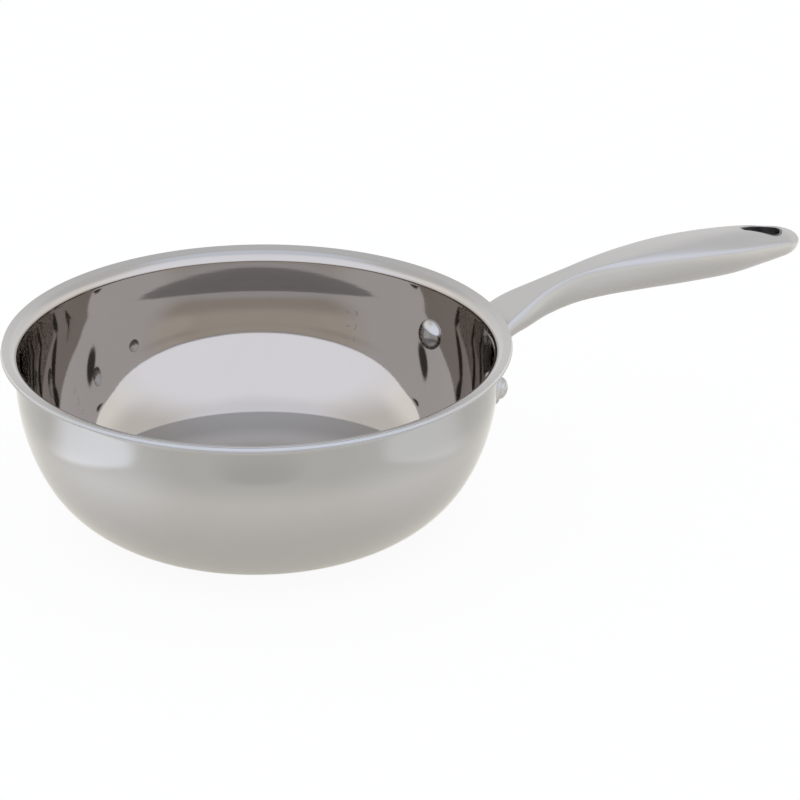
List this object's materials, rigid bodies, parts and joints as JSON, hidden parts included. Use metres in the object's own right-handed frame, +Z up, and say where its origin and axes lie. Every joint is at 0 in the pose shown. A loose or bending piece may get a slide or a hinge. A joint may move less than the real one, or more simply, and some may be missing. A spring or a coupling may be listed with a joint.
{
  "type": "saucepan",
  "caption": "Rounded-side saucepan with a flared pouring lip, three-layer clad wall, and a hollow curved handle riveted on, with a hanging hole at its tip.",
  "frame": {"origin": "centre of the flat base, on the bowl's axis, on the surface the saucepan stands on", "axes": "+Z up along the bowl's axis, +X along the handle from the bowl to its tip, +Y to the handle's left"},
  "size_m": [0.4086, 0.24, 0.106],
  "materials": {
    "polished_inner_steel": "mirror polished, faintly warm",
    "core_aluminium": "rolled, seen only as a thin line on the rim's edge",
    "polished_outer_steel": "bright polished",
    "satin_handle_steel": "satin, fine blasted",
    "dark_liner_steel": "dark, unpolished inside wall of the hanging hole",
    "rivet_steel": "polished"
  },
  "bodies": {
    "root": {"inner_layer": "polished_inner_steel", "aluminium_core": "core_aluminium", "outer_layer": "polished_outer_steel", "handle_bracket": "satin_handle_steel", "handle_upper_shell": "satin_handle_steel", "handle_lower_shell": "satin_handle_steel", "hanging_hole_liner": "dark_liner_steel", "rivet_left": "rivet_steel", "rivet_right": "rivet_steel"}
  },
  "joints": []
}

+++

◆ Goal of the exercise
Output all of the data again, exactly.

◆ Result of this exercise
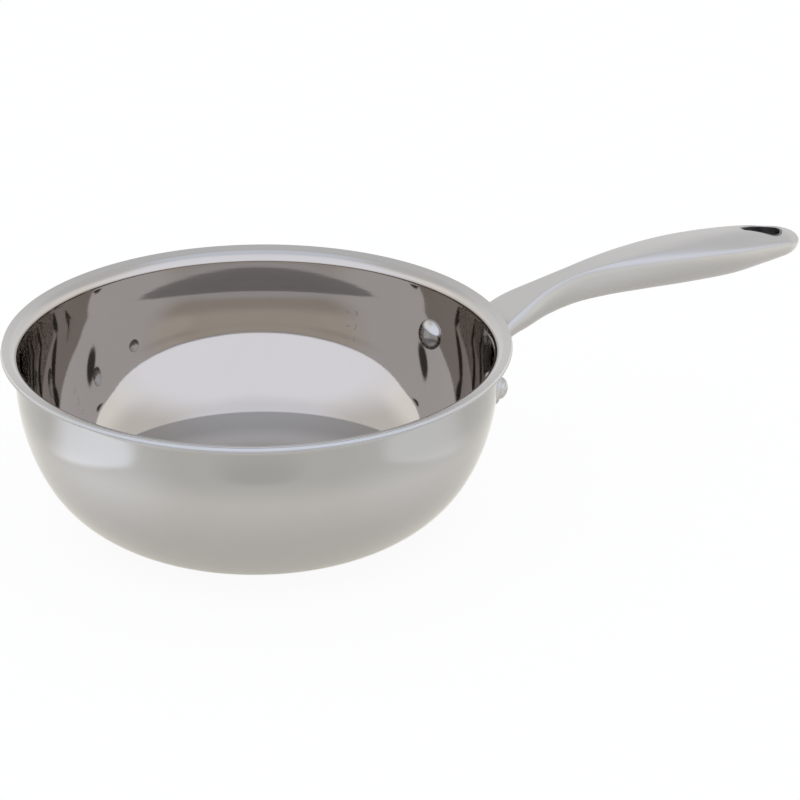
List this object's materials, rigid bodies, parts and joints as JSON, hidden parts included. Use metres in the object's own right-handed frame, +Z up, and say where its origin and axes lie. Every joint is at 0 in the pose shown. A loose or bending piece may get a slide or a hinge. A joint may move less than the real one, or more simply, and some may be missing. A spring or a coupling may be listed with a joint.
{
  "type": "saucepan",
  "caption": "Rounded-side saucepan with a flared pouring lip, three-layer clad wall, and a hollow curved handle riveted on, with a hanging hole at its tip.",
  "frame": {"origin": "centre of the flat base, on the bowl's axis, on the surface the saucepan stands on", "axes": "+Z up along the bowl's axis, +X along the handle from the bowl to its tip, +Y to the handle's left"},
  "size_m": [0.4086, 0.24, 0.106],
  "materials": {
    "polished_inner_steel": "mirror polished, faintly warm",
    "core_aluminium": "rolled, seen only as a thin line on the rim's edge",
    "polished_outer_steel": "bright polished",
    "satin_handle_steel": "satin, fine blasted",
    "dark_liner_steel": "dark, unpolished inside wall of the hanging hole",
    "rivet_steel": "polished"
  },
  "bodies": {
    "root": {"inner_layer": "polished_inner_steel", "aluminium_core": "core_aluminium", "outer_layer": "polished_outer_steel", "handle_bracket": "satin_handle_steel", "handle_upper_shell": "satin_handle_steel", "handle_lower_shell": "satin_handle_steel", "hanging_hole_liner": "dark_liner_steel", "rivet_left": "rivet_steel", "rivet_right": "rivet_steel"}
  },
  "joints": []
}